Spanish in Los Angeles Urban Signage: Language Attitudes and Linguistic Communities

“Spanish in Los Angeles Urban Signage: Language Attitudes and Linguistic Communities”
Dr. Jhonni Carr, UC-Berkeley

Friday, February 1, 2019
5125 Dwinelle Hall

Talk in English

Los Angeles County is home to almost 5 million Latinx residents and over 3 million Spanish speakers (Census, 2015). While a multitude of languages can be seen in the county’s public space, English and Spanish dominate the displayed, written language of this visual environment, or its linguistic landscape (Landry & Bourhis, 1997). With this in mind, can the languages used in local signage be a reliable indicator of the language spoken by the majority of an area? In referencing the linguistic population, Gorter states that “the linguistic landscape is not a mirror,” (2013). However, in considering the different elements of signs, the residential composition can, in fact, be reflected in the linguistic landscape. I demonstrate this correlation using a corpus of over 4,500 signs from three Southeast Los Angeles cities of varying Latinx populations: Huntington Park, Lynwood, and Paramount. Furthermore, I argue that language can act as a barrier to societal engagement, and some individuals that do not speak the language being used are inhibited from participating in public activities. I additionally examine linguistic access to the public space through an analysis of 24 interviews with Southeast Los Angeles residents of neighborhoods with Latino populations of over 80%. Topics discussed in the interviews include informants’ attitudes toward the languages, as well as the desired amount of Spanish in relation to English in the urban signage.
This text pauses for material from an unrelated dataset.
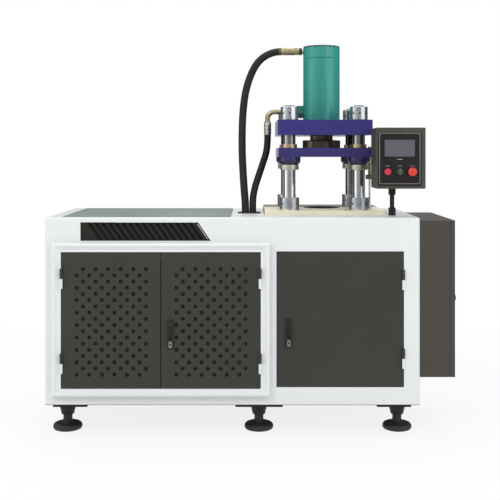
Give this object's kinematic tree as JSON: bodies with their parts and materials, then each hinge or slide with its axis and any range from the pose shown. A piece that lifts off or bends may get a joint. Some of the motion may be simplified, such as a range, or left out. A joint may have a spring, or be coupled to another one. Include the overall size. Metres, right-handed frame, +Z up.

Results show that the amount of Spanish in the linguistic landscape does not align with the amount desired by community members and that the use –or lack of use– of Spanish can affect Latinx individuals’ sense of belonging and solidarity with their community. This project contributes to a growing body of scholarship in Linguistic Landscape Studies and Spanish linguistics by uniting different methodologies and theoretical frameworks to explore Latinx communities and power relations regarding Spanish and English use in signage.

Jhonni Carr holds a PhD in Spanish Linguistics from the University of California, Los Angeles. She currently teaches in the Department of Spanish & Portuguese at the University of California, Berkeley and previously was a Visiting Assistant Professor at UCLA. Dr. Carr’s research has been supported by the U.S. Department of Education, the UC Regents, and UCLA’s Latin American Institute.